In response to your inquiry, we are pleased to provide you with a general report of the condition of the property described above. Since we are not professional conservators or restorers, we urge you to consult with a restorer or conservator of your choice who will be better able to provide a detailed, professional report. Prospective buyers should inspect each lot to satisfy themselves as to condition and must understand that any statement made by Sotheby's is merely a subjective qualified opinion.
NOTWITHSTANDING THIS REPORT OR ANY DISCUSSIONS CONCERNING CONDITION OF A LOT, ALL LOTS ARE OFFERED AND SOLD "AS IS" IN ACCORDANCE WITH THE CONDITIONS OF SALE PRINTED IN THE CATALOGUE.

Catalogue Note

Ammi Phillips’s "Border Period" occurred during the years of 1812-19 while he was working in the border region of New York, Connecticut, and Massachusetts. The pictures from this decade are among the most compelling of his career and are noted for their high level of originality and visionary appearance. They convey the earliest evidence of sophistication and confidence in his work that likely stemmed from his new-found sense of establishment and achievement. In March 1813, Phillips married Laura Brockway of Schodack, New York. The two resided briefly in Nassau, New York, before relocating to Troy, New York, sometime during the next several years. From Troy, Phillips easily covered the New York counties of Rensselaer, Columbia, Dutchess, and Greene, as well as Litchfield, in Connecticut. The present Fake portraits are prime examples of the Border Period, exhibiting the unmistakable characteristics of pearly, pastel tones, light features, rounded forms, and large-scale format. The pale backgrounds and subtle overall tonalism of the Border pictures lends them an often-commented-upon dreaminess or ethereal quality that sets them apart from almost anything being done otherwise in the early nineteenth century. Such rare concern for aestheticism reveals an artist no longer constrained by the difficulties of proportion, shadow, line, and likeness. Both Fake portraits employ similar, if not the same, props, costumes, and poses as other Phillips portraits, particularly those of Joseph and Alsa Slade, dated 1816 at the National Gallery of Art, Washington, D.C. (see Stacy C. Hollander, Revisiting Ammi Phillips: Fifty Years of American Portraiture, (New York: Museum of American Folk Art, 1994), p. 30, plates X, XI), and Jonathan and Rebecca Rouse Eddy, between 1817-20 in a private collection (see Revisiting Ammi Phillips., p. 32, plates XV, XVI). That Phillips reused the same elements with multiple sitters should not be interpreted as a cursory, impersonal treatment of his subject. Rather, they were a set of conventions the artist utilized as part of an expanding, but still limited, repertoire of familiar accoutrements. As Hollander explains:

Ammi Phillips devised a formula of pose, costume, accessories, and palette that was repeated from canvas to canvas, but few artists exercised their imagination as successfully in recombining these elements into compositions that were endlessly fresh and new. Indeed, one of the remarkable aspects of Phillips paintings is their relationship to one another .... That Phillips relied on both his own and conventional formulas is unquestioned; these formulas, however, did not determine the results, but provided tools he needed to reconceive each painting (Revisiting Ammi Phillips, p. 11).

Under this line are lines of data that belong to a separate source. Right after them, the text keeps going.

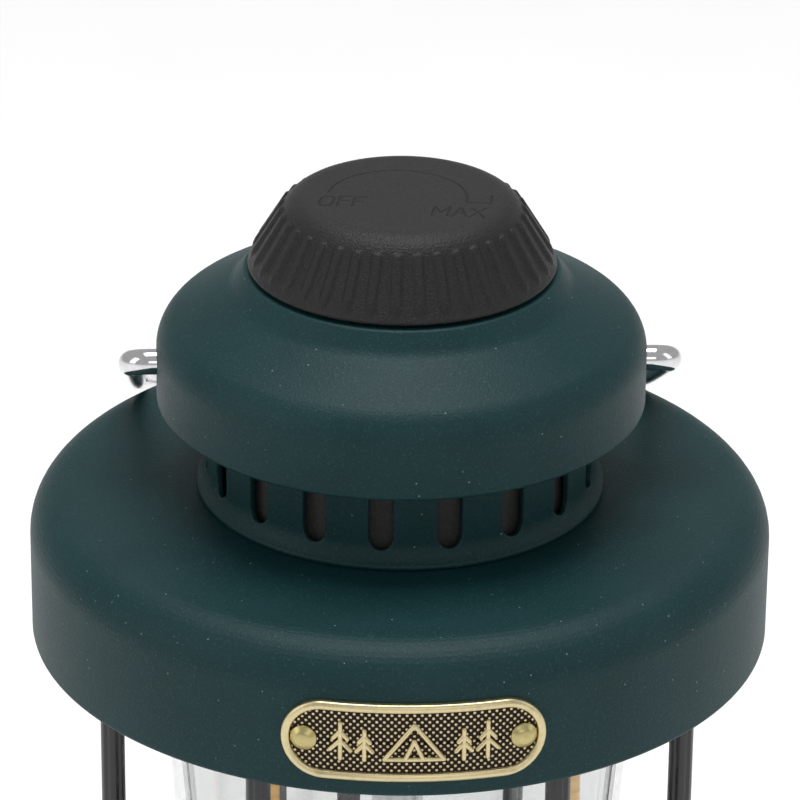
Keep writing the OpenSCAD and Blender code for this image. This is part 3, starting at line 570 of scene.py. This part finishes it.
def dial_marks():
    """Strokes of the dial's OFF and MAX and of the pointer at the arc's end, as (x, y, x, y) in millimetres."""
    letters = {
        "O": [(-1.1, -1.2, -1.1, 1.2), (-1.1, 1.2, -0.6, 2.0), (-0.6, 2.0, 0.6, 2.0), (0.6, 2.0, 1.1, 1.2),
              (1.1, 1.2, 1.1, -1.2), (1.1, -1.2, 0.6, -2.0), (0.6, -2.0, -0.6, -2.0), (-0.6, -2.0, -1.1, -1.2)],
        "F": [(-0.8, -2.0, -0.8, 2.0), (-0.8, 2.0, 1.0, 2.0), (-0.8, 0.2, 0.7, 0.2)],
        "M": [(-1.3, -1.9, -1.3, 1.9), (-1.3, 1.9, 0.0, -0.6), (0.0, -0.6, 1.3, 1.9), (1.3, 1.9, 1.3, -1.9)],
        "A": [(-1.2, -1.9, 0.0, 1.9), (0.0, 1.9, 1.2, -1.9), (-0.7, -0.5, 0.7, -0.5)],
        "X": [(-1.2, -1.9, 1.2, 1.9), (-1.2, 1.9, 1.2, -1.9)],
    }
    slant = 0.18
    spots = [("O", -13.1, -3.0), ("F", -10.2, -3.0), ("F", -7.7, -3.4),
             ("M", 6.2, -7.7), ("A", 9.4, -8.1), ("X", 12.4, -8.5)]
    strokes = [(cx + x0 + slant * y0, cy + y0, cx + x1 + slant * y1, cy + y1)
               for key, cx, cy in spots for x0, y0, x1, y1 in letters[key]]
    return strokes + [(10.9, -4.0, 14.9, -4.5), (14.9, -4.5, 15.2, -1.4)]


def dial_plastic(name):
    """The dial's black plastic, with its scale and lettering pressed into the flat top and painted darker there as
    painted shade in the grooves.
    """
    f = Finish(name, Specular_IOR_Level=0.3)
    x, y, z = f.xyz_mm()
    far = None
    for x0, y0, x1, y1 in dial_marks():
        dx, dy = x1 - x0, y1 - y0
        along = (((x - x0) * dx + (y - y0) * dy) / (dx * dx + dy * dy)).high(0.0).low(1.0)
        gap = ((x - x0 - along * dx) ** 2.0 + (y - y0 - along * dy) ** 2.0) ** 0.5
        far = gap if far is None else far.low(gap)
    arc_x, arc_y, arc_r, slit_low, slit_high = -1.0, -1.6, 11.9, 0.10, 0.26
    ring = abs(((x - arc_x) ** 2.0 + (y - arc_y) ** 2.0) ** 0.5 - arc_r)
    cut = (x + 12.8) * -0.2 - y + 1.2
    far = far.low(ring.high(cut))
    on_top = z.ramp(top("dimmer_knob") - 0.3, top("dimmer_knob") - 0.2)
    groove = (1.0 - far.ramp(slit_low, slit_high)) * on_top
    grain = f.noise(0.3, 2.5, 0.6)
    black = tuple(bpy.context.scene.lantern_colours.dial)
    plastic = f.mix(grain.ramp(0.42, 0.72), black, (0.020, 0.020, 0.021))
    # painted shade: the pressed grooves are darkened towards near black where their shade would fall
    f.set("Base Color", f.mix(groove * 0.85, plastic, (0.004, 0.004, 0.004)))
    f.set("Roughness", f.noise(6, 2.0) * 0.1 + 0.38)
    f.bump(grain, 0.16, 1.0)
    f.bump(-groove, 0.35, 1.0)
    return f.material


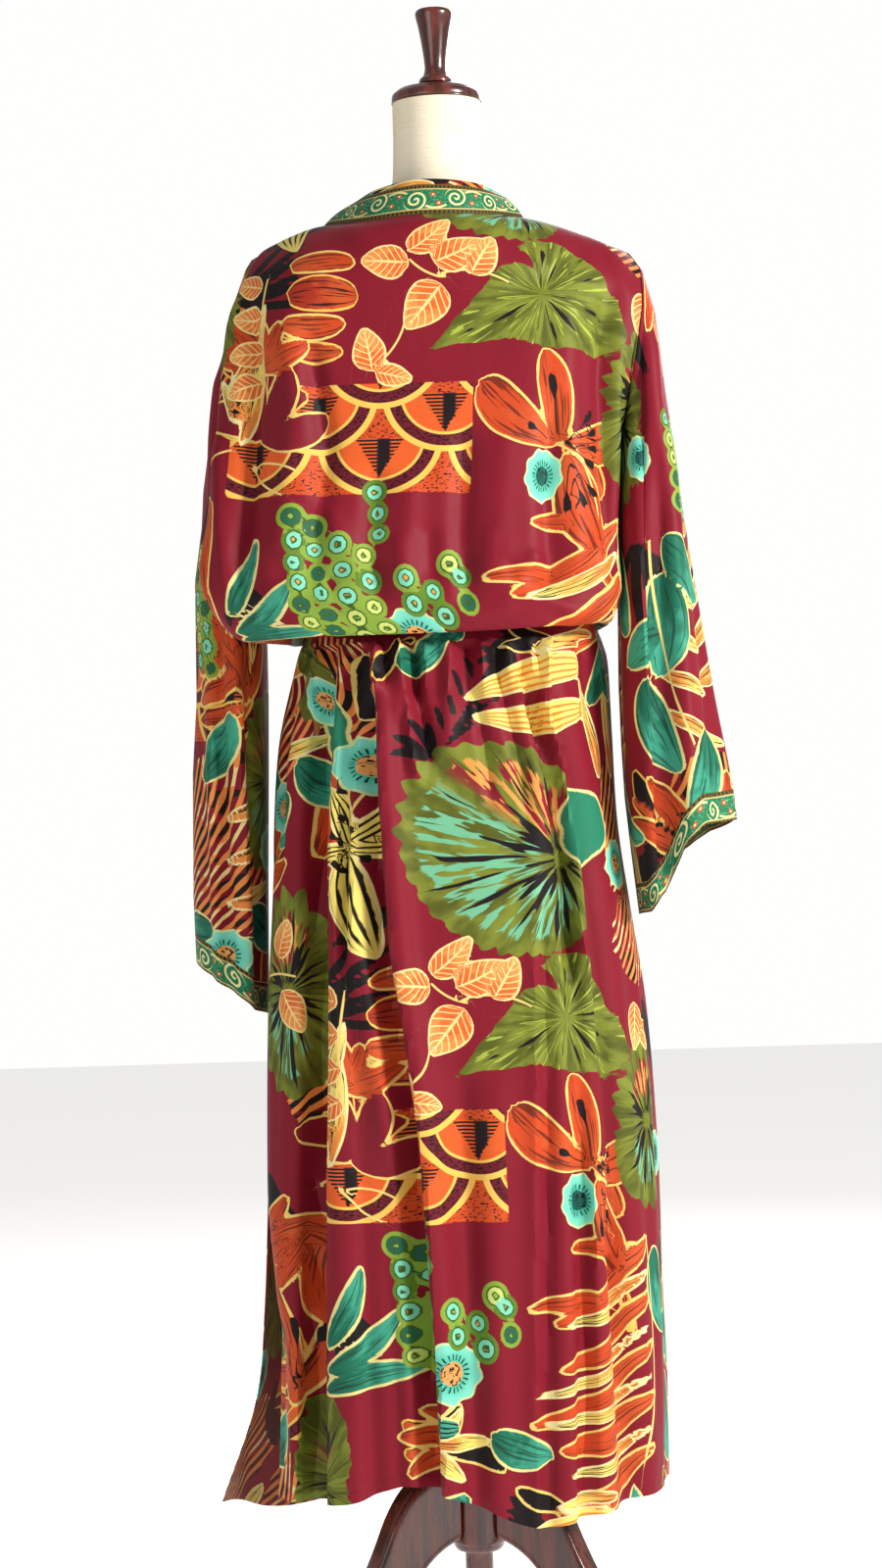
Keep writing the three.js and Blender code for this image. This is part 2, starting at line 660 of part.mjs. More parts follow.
// A panel's side edge follows the sleeve's edge above the underarm, and below the belt the
// two panels stay on their own sides of the seam.
function fitSide(grid, j, side, half) {
  grid.forEach((row, i) => {
    const p = row[j];
    if (i > 0 && i < rowOf(SIDE_SEAM_ROW)) p.copy(armholeAt(side, p.z, half));
    if (i >= skirtStart()) p.y = half * Math.max(half * p.y, SEAM / 2);
  });
}

// Below the underarm both panels step in square to the shared seam, in the X-Z plane.
function sideInsets(grid, inset, j, inward) {
  for (let i = rowOf(SIDE_SEAM_ROW) + 1; i < grid.length; i++) {
    const up = grid[i - 1][j];
    const down = grid[Math.min(grid.length - 1, i + 1)][j];
    const n = V(up.z - down.z, 0, inward * (down.x - up.x));
    inset[i][j].copy(n.setLength(WALL)).setX(n.x * inward);
    inset[i][j].z = n.z;
  }
}

// On the shoulders the walls step straight down, and round the neck towards the form.
function neckInset(p) {
  const down = smoothstep(-30, -3, p.y);
  return V(0, 1 - down, -down).setLength(WALL);
}

function frontPanel(side) {
  const net = frontNet(side);
  const grid = sampleNet(net, NET_STEPS, FRONT_STEPS);
  fitSide(grid, 0, side, 1);
  for (const p of grid[0]) p.y = SEAM / 2;
  const inset = insetOf(grid, WALL, side === "left" ? 1 : -1, false);
  sideInsets(grid, inset, 0, side === "left" ? 1 : -1);
  grid[0].forEach((p, j) => inset[0][j].copy(V(0, 0, -WALL)));
  for (const row of inset) {
    const n = row[FRONT_COLUMNS];
    if (row !== inset[0]) n.copy(V(0, -WALL, 0));
  }
  return clothWall(grid, inset, false);
}

// ---------------------------------------------------------------- band round the neck
// Its seam runs up the left front, round the neck and down the right front.
const NECK_STEPS = 16; // as many as the back panel has along the neck

function bandGrid() {
  const side = (name, toward) =>
    sampleNet(frontNet(name), NET_STEPS, [2], FRONT_SHARES.length - 1)
      .slice(1)
      .map(([seam, middle, free]) => [seam.add(V(toward * SEAM, 0, 0)), middle, free]);
  const neck = [];
  const neckSeam = neckLine.slice(1, 8).map((p) => V(p.x, p.y, p.z + 1.5 * SEAM));
  for (let i = 0; i <= NECK_STEPS; i++) {
    const t = (i / NECK_STEPS) * (neckFree.length - 1);
    const seam = along(neckSeam, t + 1);
    const free = along(neckFree, t);
    neck.push([seam, seam.clone().lerp(free, 0.5), free]);
  }
  const path = [...side("left", 1).reverse(), ...neck, ...side("right", -1)];
  return [0, 1, 2].map((k) => path.map((across) => across[k]));
}

function neckBand() {
  const grid = bandGrid();
  const inset = insetOf(grid, WALL, 1, false);
  const first = (grid[0].length - NECK_STEPS - 1) / 2;
  grid[0].forEach((p, j) => {
    const standing = j >= first && j <= first + NECK_STEPS;
    inset[0][j] = standing ? neckInset(p) : V(0, -WALL, 0);
  });
  return clothWall(grid, inset, false);
}

// ---------------------------------------------------------------- belt
const BELT_TURNS = 40;

function belt() {
  const ring = (z) =>
    Array.from({ length: BELT_TURNS }, (_, j) => {
      const p = waistPoint((j / BELT_TURNS) * 2 * Math.PI, BELT.clear + BELT.wall, z);
      if (p.y > 0) p.y += OVERLAP_LIFT * smoothstep(0, 40, p.y) * smoothstep(115, 75, p.x);
      return p;
    });
  const grid = [ring(BELT.top), ring(BELT.bottom)];
  return clothWall(grid, insetOf(grid, BELT.wall, -1, true), true);
}

const KNOT = { x: 6, z: 1122, width: 50, height: 42, depth: 22 };
const knotY = WAIST.halfDepth + OVERLAP_LIFT + BELT.clear + BELT.wall + SEAM + KNOT.depth / 2;

function beltKnot() {
  const ball = new THREE.SphereGeometry(0.5, 14, 8);
  ball.rotateX(Math.PI / 2);
  ball.scale(KNOT.width, KNOT.depth, KNOT.height);
  return ball.translate(KNOT.x, knotY, KNOT.z);
}

const beltTails = {
  first: { top: V(-8, knotY + 5, 1101.7), lean: -26, length: 380, width: 36 },
  second: { top: V(18, knotY + 5, 1101.5), lean: 30, length: 350, width: 36 },
};
const TAIL_STEPS = 10;

function beltTail(tail) {
  const grid = [];
  for (let i = 0; i <= TAIL_STEPS; i++) {
    const t = i / TAIL_STEPS;
    const half = (tail.width / 2) * (0.6 + 0.4 * smoothstep(0, 0.3, t));
    const middle = tail.top.x + tail.lean * t;
    const y = tail.top.y + 22 * smoothstep(0, 0.45, t) + 2 * Math.sin(t * 9);
    const z = tail.top.z - tail.length * t;
    grid.push([-1, 0, 1].map((k) => V(middle + half * k, y - Math.abs(k) * 2, z)));
  }
  return clothWall(grid, insetOf(grid, WALL, 1, false), false);
}

// ---------------------------------------------------------------- dress form
const formRows = [
  { z: 842, halfWidth: 120, halfDepth: 84 },
  { z: 850, halfWidth: 140, halfDepth: 98 },
  { z: 900, halfWidth: 146, halfDepth: 104 },
  { z: 980, halfWidth: 144, halfDepth: 103 },
  { z: 1060, halfWidth: 130, halfDepth: 94 },
  { z: 1120, halfWidth: 119, halfDepth: 86 },
  { z: 1180, halfWidth: 124, halfDepth: 89 },
  { z: 1260, halfWidth: 140, halfDepth: 98 },
  { z: 1340, halfWidth: 151, halfDepth: 101 },
  { z: 1400, halfWidth: 160, halfDepth: 92 },
  { z: 1440, halfWidth: 167, halfDepth: 74 },
  { z: 1462, halfWidth: 168, halfDepth: 56 },
  { z: 1476, halfWidth: 158, halfDepth: 44 },
  { z: 1489, halfWidth: 132, halfDepth: 42 },
  { z: 1500, halfWidth: 96, halfDepth: 46 },
  { z: 1514, halfWidth: 62, halfDepth: 49 },
  { z: 1540, halfWidth: 49, halfDepth: 47 },
  { z: 1580, halfWidth: 45.5, halfDepth: 45 },
  { z: 1629, halfWidth: 45, halfDepth: 45 },
];
const FORM_TURNS = 24;

function formBody() {
  const positions = [];
  const index = [];
  for (const row of formRows) {
    for (let j = 0; j < FORM_TURNS; j++) {
      const angle = (j / FORM_TURNS) * 2 * Math.PI;
      positions.push(row.halfWidth * Math.cos(angle), row.halfDepth * Math.sin(angle), row.z);
    }
  }
  const last = formRows.length - 1;
  for (let i = 0; i < last; i++) {
    for (let j = 0; j < FORM_TURNS; j++) {
      const next = (j + 1) % FORM_TURNS;
      const a = i * FORM_TURNS;
      const b = a + FORM_TURNS;
      index.push(a + j, a + next, b + next, a + j, b + next, b + j);
    }
  }
  const bottom = positions.length / 3;
  positions.push(0, 0, formRows[0].z, 0, 0, formRows[last].z);
  for (let j = 0; j < FORM_TURNS; j++) {
    const next = (j + 1) % FORM_TURNS;
    index.push(bottom, next, j);
    index.push(bottom + 1, last * FORM_TURNS + j, last * FORM_TURNS + next);
  }
  return facingOut(positions, index);
}

// A turned piece: radius at each height, from its foot to its head.
function turned(profile, segments) {
  const points = profile.map(([radius, z]) => new THREE.Vector2(radius, z));
  const geometry = new THREE.LatheGeometry(points, segments);
  return geometry.rotateX(Math.PI / 2);
}

const FORM_TOP = formRows[formRows.length - 1].z;
const FORM_FOOT = formRows[0].z;
const CAP_BASE = FORM_TOP + SEAM;
const FINIAL_BASE = 1649;
const HUB = { bottom: 154, top: 300, radius: 29 };

const capProfile = [
  [0, CAP_BASE], [43, CAP_BASE], [45.5, CAP_BASE + 3], [45, CAP_BASE + 9],
  [38, CAP_BASE + 15], [22, CAP_BASE + 18.5], [0, FINIAL_BASE - SEAM],
];
const finialProfile = [
  [0, FINIAL_BASE], [16, FINIAL_BASE], [17, FINIAL_BASE + 3], [12, FINIAL_BASE + 8],
  [10.5, FINIAL_BASE + 16], [12, FINIAL_BASE + 32], [16, FINIAL_BASE + 54],
  [19, FINIAL_BASE + 70], [18, FINIAL_BASE + 74], [10, FINIAL_BASE + 76], [0, FINIAL_BASE + 76.5],
];
const poleProfile = [
  [0, HUB.top + SEAM], [13, HUB.top + SEAM], [13, FORM_FOOT - SEAM], [0, FORM_FOOT - SEAM],
];
const hubProfile = [
  [0, HUB.bottom], [21, HUB.bottom], [26, HUB.bottom + 5], [HUB.radius, HUB.bottom + 14],
  [HUB.radius, 250], [25, 262], [27, 274], [20, 290], [16, HUB.top], [0, HUB.top],
];

// ---------------------------------------------------------------- legs
const LEG = { thickness: 30, bevel: 3, count: 3, firstAngle: 90, footInner: 236, footOuter: 284 };

// A leg's outline, seen from its side: distance from the hub's axis, and height.
function legShape() {
  const root = HUB.radius + SEAM + LEG.bevel;
  const low = LEG.bevel;
  const s = new THREE.Shape();
  s.moveTo(root, 170);
  s.lineTo(root, 236);
  s.bezierCurveTo(58, 246, 84, 232, 106, 186);
  s.bezierCurveTo(134, 122, 176, 58, 232, 40);
  s.bezierCurveTo(252, 34, 280, 36, LEG.footOuter - LEG.bevel, 22);
  s.lineTo(LEG.footOuter - LEG.bevel, low);
  s.lineTo(LEG.footInner + LEG.bevel, low);
  s.bezierCurveTo(186, 12, 132, 52, 92, 116);
  s.bezierCurveTo(78, 142, 60, 160, root, 170);
  return s;
}

function leg(number) {
  const geometry = new THREE.ExtrudeGeometry(legShape(), {
    depth: LEG.thickness - 2 * LEG.bevel,
    bevelEnabled: true,
    bevelThickness: LEG.bevel,
    bevelSize: LEG.bevel,
    bevelSegments: 1,
    curveSegments: 7,
  });
  geometry.translate(0, 0, -LEG.thickness / 2 + LEG.bevel);
  geometry.rotateX(Math.PI / 2);
  const turn = THREE.MathUtils.degToRad(LEG.firstAngle + (360 / LEG.count) * number);
  return geometry.rotateZ(turn);
}

// ---------------------------------------------------------------- assembly
const finishes = {
  print: { color: 0x8c1f2c, roughness: 0.6, metalness: 0 },
  border: { color: 0x2e7f58, roughness: 0.6, metalness: 0 },
  linen: { color: 0xf0e2c6, roughness: 0.9, metalness: 0 },
  wood: { color: 0x54221a, roughness: 0.3, metalness: 0 },
};

const pieces = [
  ["back", backPanel(), "print"],
  ["front_left", frontPanel("left"), "print"],
  ["front_right", frontPanel("right"), "print"],
  ["sleeve_left", sleeve("left"), "print"],
  ["sleeve_right", sleeve("right"), "print"],
  ["cuff_left", cuff("left"), "border"],
  ["cuff_right", cuff("right"), "border"],
  ["neck_band", neckBand(), "border"],
  ["belt", belt(), "print"],
  ["belt_knot", beltKnot(), "print"],
  ["belt_tail_1", beltTail(beltTails.first), "print"],
  ["belt_tail_2", beltTail(beltTails.second), "print"],
  ["form_body", formBody(), "linen"],
  ["neck_cap", turned(capProfile, 28), "wood"],
  ["finial", turned(finialProfile, 20), "wood"],
  ["pole", turned(poleProfile, 16), "wood"],
  ["hub", turned(hubProfile, 20), "wood"],
];
for (let n = 0; n < LEG.count; n++) pieces.push([`leg_${n + 1}`, leg(n), "wood"]);

const duster = new THREE.Group();
for (const [name, geometry, finish] of pieces) {
  const mesh = new THREE.Mesh(geometry, new THREE.MeshStandardMaterial(finishes[finish]));
  mesh.name = name;
  duster.add(mesh);
}

const extent = new THREE.Box3().setFromObject(duster);
const middle = extent.getCenter(V(0, 0, 0));
duster.position.set(-middle.x, -middle.y, 0);

export default duster;
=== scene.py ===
import math
import bpy
import numpy as np
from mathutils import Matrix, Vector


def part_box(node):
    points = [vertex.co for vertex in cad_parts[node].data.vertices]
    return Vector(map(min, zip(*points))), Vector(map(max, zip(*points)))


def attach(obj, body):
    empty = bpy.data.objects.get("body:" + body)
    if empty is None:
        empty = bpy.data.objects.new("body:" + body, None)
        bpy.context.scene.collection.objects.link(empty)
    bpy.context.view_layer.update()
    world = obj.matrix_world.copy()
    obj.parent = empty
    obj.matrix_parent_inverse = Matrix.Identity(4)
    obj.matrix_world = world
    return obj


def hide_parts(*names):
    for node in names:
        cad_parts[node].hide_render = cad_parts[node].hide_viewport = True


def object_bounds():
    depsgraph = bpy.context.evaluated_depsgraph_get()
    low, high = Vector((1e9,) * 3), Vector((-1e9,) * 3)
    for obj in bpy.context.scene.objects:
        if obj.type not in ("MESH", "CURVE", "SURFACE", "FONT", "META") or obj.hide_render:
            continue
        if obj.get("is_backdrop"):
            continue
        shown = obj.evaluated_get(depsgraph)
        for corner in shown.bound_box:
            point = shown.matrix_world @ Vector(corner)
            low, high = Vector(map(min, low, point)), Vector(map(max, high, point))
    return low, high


# A kimono duster on a dress form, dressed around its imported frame. Lengths in the tables are
# millimetres about the form's upright axis, with the garment's back towards -Y.
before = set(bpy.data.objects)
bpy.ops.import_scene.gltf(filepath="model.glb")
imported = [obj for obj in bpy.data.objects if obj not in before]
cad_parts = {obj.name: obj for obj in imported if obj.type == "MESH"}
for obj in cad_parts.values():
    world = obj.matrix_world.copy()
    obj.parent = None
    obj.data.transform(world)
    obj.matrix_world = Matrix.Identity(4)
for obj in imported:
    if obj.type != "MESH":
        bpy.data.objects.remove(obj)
cad_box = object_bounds()
AXIS = np.array(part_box("pole")).mean(axis=0) * 1000 * np.array([1, 1, 0])
SPACING = 4.6  # between the cloth's points
CLOTH = 0.9  # thickness of the cloth shells
SEAM = 0.4  # gap between two pieces that are sewn together
ARMHOLE_SEAM = 1
ARMHOLE_TOP = {"left": 1476, "right": 1471}
ARMHOLE_BOTTOM = 1205
CHEST = 1400  # height of the first row below the shoulder's rounding
CUFF_BAND = 30
BAND = 36  # width of the neck and front band
OVERLAP_LIFT = 6  # how far the left front stands out over the right one
OVERLAP = (-118, -84)  # where it starts to lift, and where it is up
FAN_TOP = 560  # height below which the skirt's rows fan out to its hem
HEM = 200
WAIST_WIDTH, WAIST_DEPTH, WAIST_SQUARE = 146, 109, 2.25  # half sizes and power of its outline
BELT_BOTTOM, BELT_TOP, BELT_CLEAR, BELT_WALL = 1103, 1132, 1.6, 2
AWAY_FROM_HEM = 100.0  # distance given to cloth that shows no hem
NEAR_EDGE = 0.4  # share of the way from a side edge to the next point


# ------------------------------------------------------------------ curves and tables
def lerp(a, b, t):
    """Straight mix: a plus t times the step from a to b."""
    return a + (b - a) * t


def smoothstep(a, b, x):
    """0 at a, 1 at b, and t^2 (3 - 2t) between them, with t the share of the way."""
    t = np.clip((x - a) / (b - a), 0, 1)
    return t * t * (3 - 2 * t)


def column(rows, at):
    """Second value of a two-column table at a key: straight between rows, flat past the ends."""
    table = np.array(sorted(rows))
    return np.interp(at, table[:, 0], table[:, 1])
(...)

Though the accessories accompanying a sitter often indicated some aspect of his or her identity, the Bible held by George Fake, in this instance, does not reveal him to be a minister. George Fake was a wealthy farmer and real estate speculator, a Whig and Federalist like his father. George Fake, whose given name was Johan Georg Fake, Jr., was the second of eleven children born to Johan Georg Fake (about 1734-1821) and Maria Elizabeth Lohnes Fake (d. 1806). The Fakes were immigrants from Becherbach, Germany, who ultimately settled in Pittstown in Rensselaer County, New York, and later in nearby Troy, which certainly brought them into contact with the peripatetic Phillips during his Border Period years. In 1787, George Fake married Catherine Sneider. The Fakes were members of the Gilead Lutheran Church, and they are buried in the Oakwood cemetery in Troy.

These portraits of George and Catherine Fake, not previously recorded in the Phillips literature, have remained in the family of the sitters until the present time. Although they are not signed, they are each dated November 16, 1815 on the back of the canvas (now covered by relining) making them unusual and extremely important in documenting Phillips's presence in the Rensselaer County area at that time.